More than two dozen states have laws that comply with the federal "truth-in-sentencing" standards. Various studies of those states have found mixed results.
A 2001 study published by the U.S. Justice Department that analyzed the first five years of Virginia's truth-in-sentencing law found a decrease in recidivism. But the study also reported a nearly one-third increase in the length of prison terms and an expansion in the state's prison budget.
The Judiciary Committee's vice chairman said he worries about the cost and that the state may have to build a new prison or two. He said the bill might have been easier to get through in the days of budget surpluses.
"I will say, philosophically, I support what Sen. Schaefer is trying to do," said Sen. Jack Goodman, R-Mt. Vernon. "The problem is that our taxpayers fund that bill. While we do have an obligation to keep our streets safe, this year any bill that costs a lot of money is going to be difficult to pass."

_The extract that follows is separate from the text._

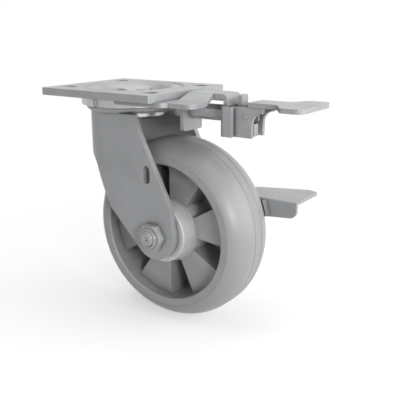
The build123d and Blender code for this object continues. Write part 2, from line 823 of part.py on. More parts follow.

Nonetheless, Schaefer told the committee that a law like this could be implemented at a much lower cost than estimated, because it doesn't mandate longer prison terms or incarcerating people who wouldn't be without this legislation.
"This doesn't affect anyone's ability to be sentenced to mental health treatment or drug treatment," he said. "All it does is, when a sentence is handed down, it requires that a sentence actually be served."